— START Raw data —
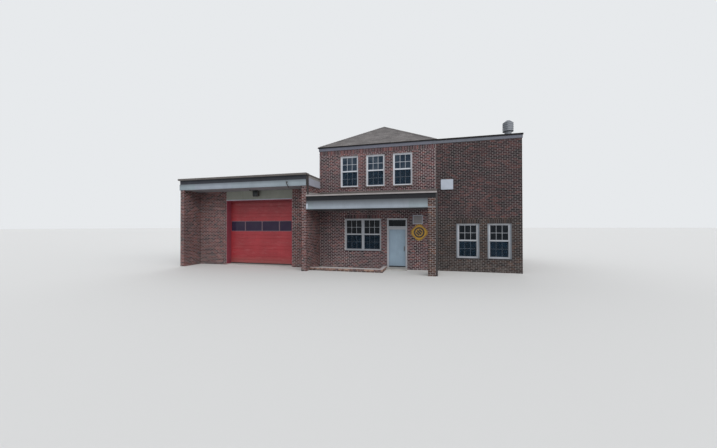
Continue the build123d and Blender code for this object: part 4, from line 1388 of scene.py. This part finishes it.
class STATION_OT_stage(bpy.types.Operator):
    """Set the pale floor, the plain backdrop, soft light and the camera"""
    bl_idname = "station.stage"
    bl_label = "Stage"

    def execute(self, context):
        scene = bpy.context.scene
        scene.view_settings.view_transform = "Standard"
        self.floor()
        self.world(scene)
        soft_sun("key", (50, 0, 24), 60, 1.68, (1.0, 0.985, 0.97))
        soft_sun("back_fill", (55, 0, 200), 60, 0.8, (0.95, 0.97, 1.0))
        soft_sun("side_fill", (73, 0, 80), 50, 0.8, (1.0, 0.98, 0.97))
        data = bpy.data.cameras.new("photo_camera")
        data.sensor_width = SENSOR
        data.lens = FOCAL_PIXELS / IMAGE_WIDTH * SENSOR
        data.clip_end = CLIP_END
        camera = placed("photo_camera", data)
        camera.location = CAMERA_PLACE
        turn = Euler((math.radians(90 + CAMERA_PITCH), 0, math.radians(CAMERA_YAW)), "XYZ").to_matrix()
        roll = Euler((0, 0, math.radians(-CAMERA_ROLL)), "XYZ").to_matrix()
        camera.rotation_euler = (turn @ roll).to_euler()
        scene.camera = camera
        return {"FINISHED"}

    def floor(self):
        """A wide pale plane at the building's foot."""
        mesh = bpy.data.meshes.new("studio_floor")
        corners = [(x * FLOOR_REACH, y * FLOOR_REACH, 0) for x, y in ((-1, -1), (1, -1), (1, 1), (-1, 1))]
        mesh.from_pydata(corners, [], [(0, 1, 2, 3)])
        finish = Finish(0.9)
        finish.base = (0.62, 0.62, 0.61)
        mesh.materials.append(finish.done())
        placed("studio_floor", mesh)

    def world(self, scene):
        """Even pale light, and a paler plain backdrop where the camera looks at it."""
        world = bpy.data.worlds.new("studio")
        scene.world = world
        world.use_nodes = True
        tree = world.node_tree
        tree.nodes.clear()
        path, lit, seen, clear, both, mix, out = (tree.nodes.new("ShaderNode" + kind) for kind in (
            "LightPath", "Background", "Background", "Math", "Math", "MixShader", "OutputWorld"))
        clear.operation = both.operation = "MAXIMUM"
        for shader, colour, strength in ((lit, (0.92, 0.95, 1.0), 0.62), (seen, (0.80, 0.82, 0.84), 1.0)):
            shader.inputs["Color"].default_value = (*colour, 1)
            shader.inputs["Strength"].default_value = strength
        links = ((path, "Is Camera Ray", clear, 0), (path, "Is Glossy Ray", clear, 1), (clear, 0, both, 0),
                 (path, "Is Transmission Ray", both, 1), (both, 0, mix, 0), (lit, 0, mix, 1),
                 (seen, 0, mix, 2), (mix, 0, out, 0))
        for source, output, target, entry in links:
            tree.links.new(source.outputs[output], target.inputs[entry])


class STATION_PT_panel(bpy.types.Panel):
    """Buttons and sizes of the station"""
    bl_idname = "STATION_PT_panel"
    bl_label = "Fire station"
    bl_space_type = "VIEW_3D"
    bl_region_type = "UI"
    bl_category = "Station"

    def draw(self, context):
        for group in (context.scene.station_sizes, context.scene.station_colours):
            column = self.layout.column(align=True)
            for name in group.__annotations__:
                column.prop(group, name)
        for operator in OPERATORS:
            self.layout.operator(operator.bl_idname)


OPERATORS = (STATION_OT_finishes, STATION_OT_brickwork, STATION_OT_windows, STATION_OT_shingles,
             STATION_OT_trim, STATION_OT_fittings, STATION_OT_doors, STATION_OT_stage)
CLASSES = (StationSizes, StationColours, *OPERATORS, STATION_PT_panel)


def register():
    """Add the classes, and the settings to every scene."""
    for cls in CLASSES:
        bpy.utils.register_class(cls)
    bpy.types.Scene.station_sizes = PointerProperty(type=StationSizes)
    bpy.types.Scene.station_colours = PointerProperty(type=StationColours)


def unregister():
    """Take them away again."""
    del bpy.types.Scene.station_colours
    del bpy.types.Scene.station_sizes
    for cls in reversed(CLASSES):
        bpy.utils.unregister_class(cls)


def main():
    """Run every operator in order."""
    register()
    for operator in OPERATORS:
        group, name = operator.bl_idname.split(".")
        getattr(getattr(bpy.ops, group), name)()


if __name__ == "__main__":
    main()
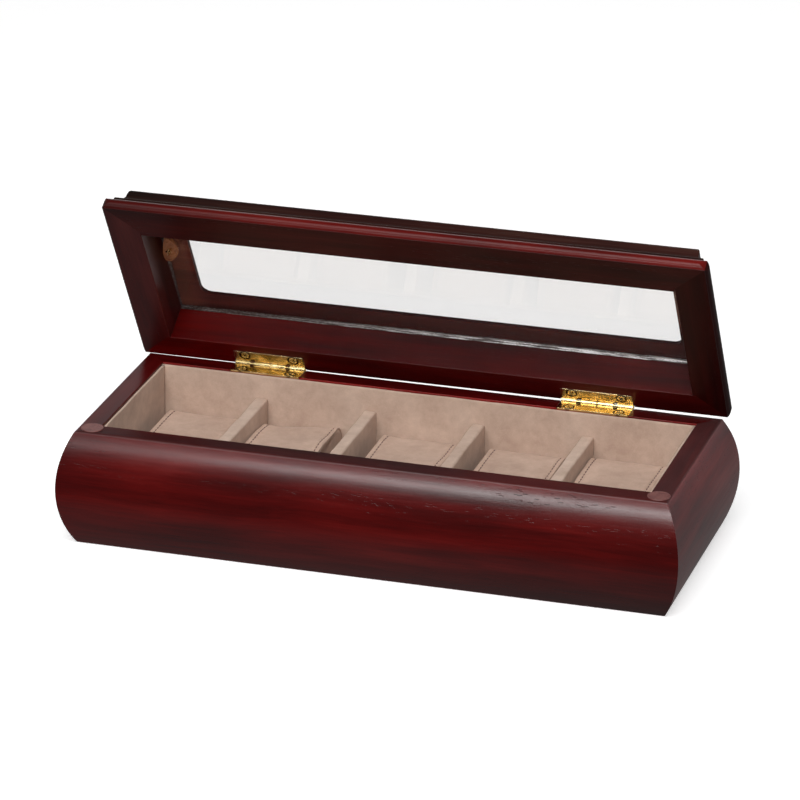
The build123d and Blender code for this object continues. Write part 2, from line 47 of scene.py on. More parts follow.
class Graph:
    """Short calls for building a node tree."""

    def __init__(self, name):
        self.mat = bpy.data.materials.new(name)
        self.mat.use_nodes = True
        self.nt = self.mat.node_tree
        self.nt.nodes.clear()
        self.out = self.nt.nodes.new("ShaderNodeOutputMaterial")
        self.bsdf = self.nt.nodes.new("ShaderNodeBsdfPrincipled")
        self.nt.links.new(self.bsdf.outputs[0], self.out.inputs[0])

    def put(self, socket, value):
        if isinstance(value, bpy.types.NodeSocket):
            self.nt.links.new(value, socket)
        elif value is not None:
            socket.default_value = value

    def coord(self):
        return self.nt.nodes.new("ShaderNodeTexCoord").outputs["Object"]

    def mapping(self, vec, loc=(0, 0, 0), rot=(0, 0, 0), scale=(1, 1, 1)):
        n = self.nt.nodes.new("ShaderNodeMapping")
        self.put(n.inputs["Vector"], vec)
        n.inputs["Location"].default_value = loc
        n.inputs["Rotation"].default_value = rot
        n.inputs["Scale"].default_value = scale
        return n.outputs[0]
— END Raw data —
§ **Your objective**: Retype nothing except the lines from the line holding "The build123d and Blender code for this object continues." through the last line of the entries, both included.

§ **Full response**:
The build123d and Blender code for this object continues. Write part 2, from line 47 of scene.py on. More parts follow.
class Graph:
    """Short calls for building a node tree."""

    def __init__(self, name):
        self.mat = bpy.data.materials.new(name)
        self.mat.use_nodes = True
        self.nt = self.mat.node_tree
        self.nt.nodes.clear()
        self.out = self.nt.nodes.new("ShaderNodeOutputMaterial")
        self.bsdf = self.nt.nodes.new("ShaderNodeBsdfPrincipled")
        self.nt.links.new(self.bsdf.outputs[0], self.out.inputs[0])

    def put(self, socket, value):
        if isinstance(value, bpy.types.NodeSocket):
            self.nt.links.new(value, socket)
        elif value is not None:
            socket.default_value = value

    def coord(self):
        return self.nt.nodes.new("ShaderNodeTexCoord").outputs["Object"]

    def mapping(self, vec, loc=(0, 0, 0), rot=(0, 0, 0), scale=(1, 1, 1)):
        n = self.nt.nodes.new("ShaderNodeMapping")
        self.put(n.inputs["Vector"], vec)
        n.inputs["Location"].default_value = loc
        n.inputs["Rotation"].default_value = rot
        n.inputs["Scale"].default_value = scale
        return n.outputs[0]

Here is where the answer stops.